The options directive alter the way the parsing is done, accepting a list of comma separated options, valid for the current file. Valid options:

  • mode=compatible: Disable features to be more compatible with the TurboBasic XL parser.
  • mode=extended: Makes the parser to accept more extended features.
  • mode=default: Returns the parser to the default mode.
  • optimize or +optimize: Allows the parser to optimize the output to produce smaller or faster code.
  • -optimize: Disable the optimizations.
  • optimize=+suboption: Enable the particular optimization option.
  • optimize=-suboption: Disable the particular optimization option.

The optimization sub-options are:

  • const_folding: Replace operations on constants with the result.
  • convert_percent: Replace small integers with the %* equivalent.
  • commute: Swap arguments to binary operations to minimize runtime.
  • line_numbers: Remove all Basic line numbers that are unused.
  • const_replace: Replace repeated constant values (numeric or string) with a variable initialized to the value. The initialization code is added before any statement in the program, and tries to use the minimum number of bytes posible.

Note that options can be changed at any place in the file, this is an example of changing the parser mode in the middle of the file:

  ' Example program using directives
  $ options optimize, mode=default
  error1 = 2
  ? error1   : ' This is parsed like TurboBasic XL, as ? ERR OR 1

  $options mode = extended
  ? error1   : ' This is parsed as ? error1
  Printa     : ' This is a parsing error.

A good optimization mode for producing short listings is $options +optimize, optimize=-convert_percent-const_replace , this avoid converting numbers to % values and the replacement of constants, producing a smaller listing. Note that replacement of constants can be beneficial, so try enabling the optimization and running with "-v" option to see what variables are good candidates for replacement.

$define directive.

This directive defines new symbols that are replaced at parsing time with the values, like C macros.

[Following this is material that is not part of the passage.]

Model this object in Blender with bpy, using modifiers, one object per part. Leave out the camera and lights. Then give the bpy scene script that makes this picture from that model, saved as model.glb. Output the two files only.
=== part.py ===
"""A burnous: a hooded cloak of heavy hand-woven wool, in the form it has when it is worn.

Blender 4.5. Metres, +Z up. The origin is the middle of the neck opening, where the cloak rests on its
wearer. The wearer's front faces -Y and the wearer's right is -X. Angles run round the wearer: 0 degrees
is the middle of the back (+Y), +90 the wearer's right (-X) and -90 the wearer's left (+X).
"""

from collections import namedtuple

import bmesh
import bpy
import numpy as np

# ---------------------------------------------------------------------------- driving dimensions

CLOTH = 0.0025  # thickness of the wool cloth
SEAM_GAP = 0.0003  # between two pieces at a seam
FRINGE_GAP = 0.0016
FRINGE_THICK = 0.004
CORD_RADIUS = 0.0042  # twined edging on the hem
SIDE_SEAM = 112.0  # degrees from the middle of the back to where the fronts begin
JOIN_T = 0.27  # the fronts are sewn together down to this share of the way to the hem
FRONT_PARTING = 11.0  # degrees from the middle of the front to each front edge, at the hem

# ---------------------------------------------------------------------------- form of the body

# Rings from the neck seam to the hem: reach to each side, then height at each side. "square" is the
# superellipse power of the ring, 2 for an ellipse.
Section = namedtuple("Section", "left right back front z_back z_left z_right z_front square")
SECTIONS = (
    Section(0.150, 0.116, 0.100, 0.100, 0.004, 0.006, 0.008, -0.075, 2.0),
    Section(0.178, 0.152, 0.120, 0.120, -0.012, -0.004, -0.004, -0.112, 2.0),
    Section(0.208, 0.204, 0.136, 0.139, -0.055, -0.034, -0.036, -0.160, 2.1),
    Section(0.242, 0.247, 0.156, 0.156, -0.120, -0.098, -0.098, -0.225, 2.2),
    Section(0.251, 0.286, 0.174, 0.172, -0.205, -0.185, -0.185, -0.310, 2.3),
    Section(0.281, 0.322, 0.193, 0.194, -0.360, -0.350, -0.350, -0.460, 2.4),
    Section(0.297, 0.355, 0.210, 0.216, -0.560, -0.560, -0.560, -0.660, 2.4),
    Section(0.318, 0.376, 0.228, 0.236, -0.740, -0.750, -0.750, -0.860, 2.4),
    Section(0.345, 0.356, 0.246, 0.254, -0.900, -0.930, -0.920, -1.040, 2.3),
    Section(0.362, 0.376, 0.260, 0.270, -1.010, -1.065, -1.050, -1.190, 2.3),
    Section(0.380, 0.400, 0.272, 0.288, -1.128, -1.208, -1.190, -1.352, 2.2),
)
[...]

Replacement names are prefixed by @ to differentiate from variables, and as variables, string defines end in $, the syntax of the directive is

$define defineName = value

Keep in mind that as the value is replaced each time the variable is used, it is probably best to assign them to a variable instead if the value will be used multiple times, and you should enable optimizations so that the usage is simplified at parsing time.

This is an example usage of the $define directive:

  ' Example usage of defines
  $options +optimize
  $define Message$ = "Hello world!"
  $define PCOLR0   = $2C0

  print @Message$       : ' Replaced by: ? "Hello world!"
  print len(@Message$)  : ' Replaced by: ? 12
  poke @PCOLR0+2, $1F   : ' Replaced by: POKE 706,31

$incbin directive.

This directive allows including data from a binary file to a new string definition. The content of the file is read at parsing time and the full content is stored in the define. The syntax of the directive is:

$incbin defineName$ , "fileName" [ , offset [, length ] ]

The optional offset parameter specifies a starting offset in bytes for the included data, and the optional length parameter specifies the number of bytes to read. If length is not given, the file read completely.

This is an example usage of the $incbin directive:

  $options +optimize
  $incbin asmBin$, "myasm.bin"

  asmRut = adr( @asmBin$ )  : ' Store address in variable to use multiple times.
  ? usr(asmRut, 1, 2)       : ' Call routine. Should be relocatable and less than 242 bytes.

Limitations and Incompatibilities

There are some incompatibilities in the way the source is interpreted with the standard TurboBasic XL and Atari Basic parsers:

  • As the ASCII LF character (hexadecimal $10) is interpreted as end of line in addition to the ATASCI EOL (hexadecimal $9B). This means that in string constants and comments the LF character is not accepted.

  • The parsing of special characters inside strings means that a valid hexadecimal sequence (\**, with * an hexadecimal number in uppercase) or two backslashes are interpreted differently.

  • Extra statements after an IF/THEN/LineNumber are converted to a comment. In the original, those statements are never executed, so this is not a problem with proper code.

  • Any string is accepted as a variable name, even if it is already an statement, function name or operator.

    The following code is valid:

    PRINTED = 0     : ' Invalid in Atari Basic, as starts with "PRINT"
    DONE = 3        : ' Invalid in TurboBasic XL, as starts with "DO"

    This relaxed handling of variable naming creates an incompatibility, as the first example above is parsed differently as the standard Atari Basic, where it means "PRINT (ED = 0)" instead of "LET PRINTED = 0".

    Note that currently, even full statements are accepted as variable names, but avoid using them as they could produce hard to understand errors.

  • In long format listing output, IF/THEN are converted to IF/ENDIF statements. This introduces an incompatibility with the following code:

    FOR A = 0 TO 2
      ? "A="; A; " - ";
      IF A <> 0
        ? "1";
        IF A = 1 THEN ELSE
        ? "2";
      ENDIF
      ? " -"
    NEXT A

    This code should produce the following at output:

    A=0 - 2 -
    A=1 - 1 -
    A=2 - 12 -

    After conversion, the ELSE is associated with the second IF instead of the first, giving the wrong result.

  • Parsing of TIME$= statement allows a space between TIME$ and the equals sign, but in TurboBasic XL this gives an error.

Compilation

To compile from source, you need gawk and peg, both are available in any recent Debian or Ubuntu Linux distro, install with:

apt-get install gawk peg

To compile, simply type make in the sources folder, a folder build will be created with the executable program inside.